Friday, August 24, 2007

The Maltese Falcon...no, not that one

The fine folks at Warner Home Video did a splendid thing when they released Humphrey Bogart The Signature Collection Vol. 2. Because that collection included one of his seminal roles, the private eye Sam Spade in “The Maltese Falcon” (1941), Warners saw fit to include the story’s two previous versions, the 1931 version and the 1936 retread titled “Satan Met a Lady.”

I watched the 1931 version the other night and its not bad. The problem is the 1941 is so entrenched in our consciousness, and is one of the most perfectly cast movies of all time, that its odd to see other actors inhabit these roles and spouting that famous dialogue.

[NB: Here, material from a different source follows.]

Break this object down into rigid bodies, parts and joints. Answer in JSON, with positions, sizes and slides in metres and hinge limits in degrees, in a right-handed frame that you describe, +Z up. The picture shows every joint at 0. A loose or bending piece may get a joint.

Ricardo Cortez plays Spade in this version, and I don’t like him in the role. Cortez has always been one of my least favorite leading men of the 1930s. I’ve always found him irritatingly smug and superior and that’s how he plays Spade. The rest of the cast is better, with Dudley Digges essaying a fine Casper Gutman and Bebe Daniels a sympathetic femme fatale. Dwight Frye isn’t given much to do as Wilmer Cooke, and an actor unknown to me, Otto Mattieson plays Joel Cairo. They’re all OK, but when these roles are played by, respectively, Sydney Greenstreet, Mary Astor, Elisha Cook, Jr. and Peter Lorre, they come up short.

It’s odd seeing frequent Laurel and Hardy foil Walter Long play the straight role of Miles Archer, Sam’s partner. Thelma Todd plays Archer’s wife who’s enjoying a fling with Spade, and she’s always an enjoyable presence.

It’s a respectable enough movie and if it wasn’t for the 1941 version, it would probably be remembered as a respectable early talkie detective movie. But the 1941 version has relegated it to a curio at best.

The less said about “Satan Met a Lady”, truly one of the worst Warner Bros. films of the 1930s, the better.

Rating for the 1931 “The Maltese Falcon”: Two and a half stars.